Download

Documentation

Community

Development

Tasks

Tasks or Jobs are a process that can be run on the cluster. Pydra provides a set of base classes that encapsulate signalling and other magic that allows the cluster to manage and track a Task. Tasks can be combined to perform complex actions either sequentially, in parallel or any combinations therein. Tasks are also reusable, for instance a task that downloads files from an FTP server could be reused by other tasks in combination with a task for processing the files.

Task Bases

Task

Task

Task is the root of all Tasks. It handles the most basic operations of starting, stopping, and managing task state. it accepts arguments into its work() function and returns results. A single-threaded task should extend Task.

ContainerTask


ContainerTask combines multiple tasks together.

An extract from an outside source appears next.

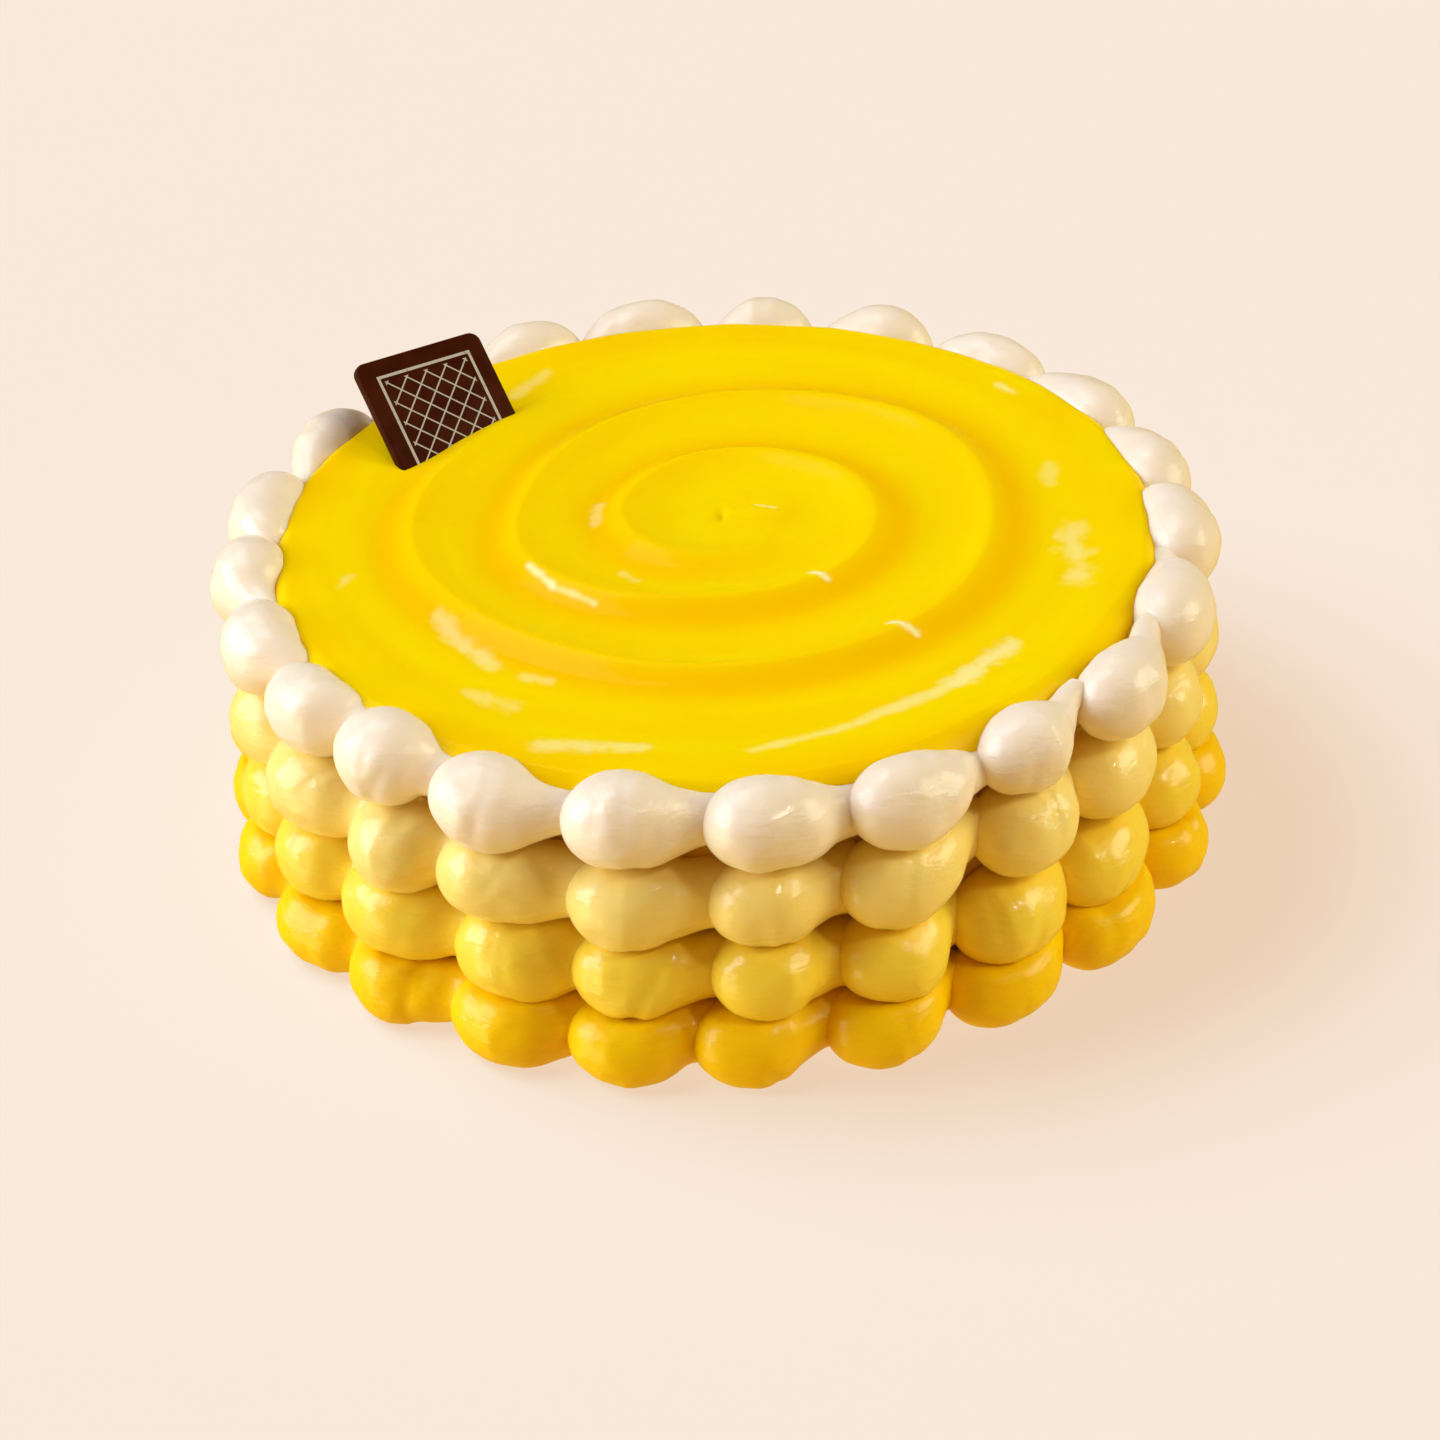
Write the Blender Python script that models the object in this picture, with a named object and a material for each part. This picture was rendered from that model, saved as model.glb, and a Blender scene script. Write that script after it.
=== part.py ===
"""Lemon cake with a piped cream wall, a swirled lemon glaze and a chocolate plaque.

Metres, +Z up. The origin is the middle of the flat base, on the surface that the cake stands on.
Angles count counter-clockwise from +X, seen from above, so the front of the cake is at -90 degrees.
"""

import math
import random
from collections import namedtuple

import bpy
from mathutils import Matrix, Vector

MILLIMETRE = 0.001

# Main sizes of the cake
CAKE_RADIUS = 0.1040
CAKE_TOP = 0.0712
CAKE_EDGE = 0.0050
GLAZE_TOP = 0.0765
GLAZE_RADIUS = 0.1095
GLAZE_SHOULDER = 0.0065
BACK_BULGE = 0.0040
BACK_SHOULDER = 0.0050
BACK_STARTS = -0.2
BACK_FULL = 0.8
GLAZE_SKIRT_LOW = 0.0610
GLAZE_HEM = 0.0030
GAP = 0.0003
SHOULDER_CLEARANCE = 0.0010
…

The tasks may be executed in sequence, or at the same time. While contained tasks can be run in parallel, ContainerTask includes no mechanism for dividing work between tasks. It is intended to be used for a set of tasks that must all run before the overall task is complete rather than the same task running multiple times with different work units.

When a ContainerTask runs, it passes its results from one subtask to the next.

ParallelTask


ParallelTask is the base used for creating tasks that run in Parallel. ParallelTask contains a single subtask that it will submit work requests for. ParallelTask uses a function for dividing the incoming data into pieces that will be distributed to the cluster. Workers are assigned to run the workunits and return the results for post-processing.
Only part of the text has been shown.